Our wonderful friends went on a Mediterranean cruise and picked up this beautiful hand painted ceramic garlic shredder somewhere in Greece for us. The ceramic piece is delicate to the touch, but too beautiful to stay hidden in a cupboard, so we have it sitting out next to the stove where the cheery yellow brightens our day. Garlic is easily shredded on the ceramic teeth and we pour olive oil right into the dish to dip our bread in. For how light and delicate the dish is to the touch, it's incredibly sturdy and easy to clean.
This Japanese vegetable spinner is no stranger to praise. Featured in numerous gadget finds, Martha Stewart "Good Things" and cooking equipment round-ups everywhere, this vegetable spinner turns vegetables into long strands of spaghetti or uniformly thin ribbons. The shredder will forever replace dicing and julienning vegetables for stir fries or fried rice. These babies are pricey in the US so when we found this one at insanely awesome Tokyu Hands department store in Shinjuku for half the cost back home, we had to have one.

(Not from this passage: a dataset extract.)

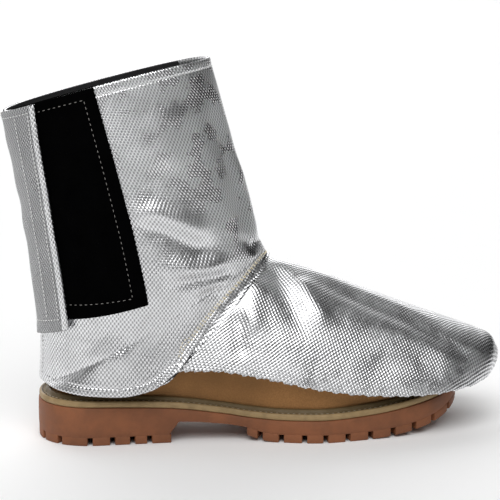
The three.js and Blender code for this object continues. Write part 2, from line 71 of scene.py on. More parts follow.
SOLE_LOW, SOLE_HIGH = box_in_mm("outsole")
LEG_LOW, LEG_HIGH = box_in_mm("leg_panel")
BOOT_ORIGIN = np.array([SOLE_LOW[0], (LEG_LOW[1] + LEG_HIGH[1]) / 2, 0])

# Sizes of the boot
SOLE_LENGTH = SOLE_HIGH[0] - SOLE_LOW[0]
BALL_WIDTH = 110
WAIST_WIDTH = 73
HEEL_WIDTH = 79
HEEL_STACK = 27.5
FOREPART_THICKNESS = 16
TOE_SPRING = 13
SHANK_THICKNESS = 9.5
HEEL_BREAST_FOOT = 90
HEEL_BREAST_LENGTH = 97
TREAD_START = 145
LUG_HEIGHT = 5.6
LUG_REACH = 17
LUG_GROOVE_WIDTH = 3.6
CENTRE_LUG_LENGTH = 13
CENTRE_LUG_WIDTH = 22
WELT_THICKNESS = 4.4
WELT_WIDTH = 12
WELT_RIB_HEIGHT = 2.6
UPPER_SETBACK = 9.4
UPPER_WALL = 2.2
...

Can you imagine grinding coffee by hand with a pedal and mortar? Or how about making a sauce in a pedal and mortar with dry, wet and liquid ingredients? Well that's exactly what we've done with our Indonesian volcanic rock petal and mortar purchased at central market in Bali, Indonesia. Our favorite thing to make with this heavy flat petal and mortar is curry and chili pastes. We learned how to use this to make salads even. Rustic, memorable and incredibly handy, we keep our Indonesian petal and mortar up close in the cupboard for any excuse to use it.
This shark skin grater was so compact that we ended up bringing back several of these as gifts from Japan. Used to grade wasabi horseradish root, the smooth shark skin isn't rough as you think, but makes a quick paste of tough root herbs. These came in a wide range of sizes and we decided to get ones that fit neatly in the palm of our hands. The wide rectangular handle was easy to hold onto at the angle needed to shred, even with wet hands.
That's our list of favorite kitchen items from our travels. We are currently on the hunt for a spice cracker. It looks like a wood tube that either twists open or opens on one end where the spices are placed and "cracked" by shaking back and forth. By "cracking" the spices the oils are released and mixed with whatever else is tossed in, without having bits of the skin or seed released. We have exhausted a number of kitchen supply stores and none carry anything close. Does anyone know what this is? And where we can find one?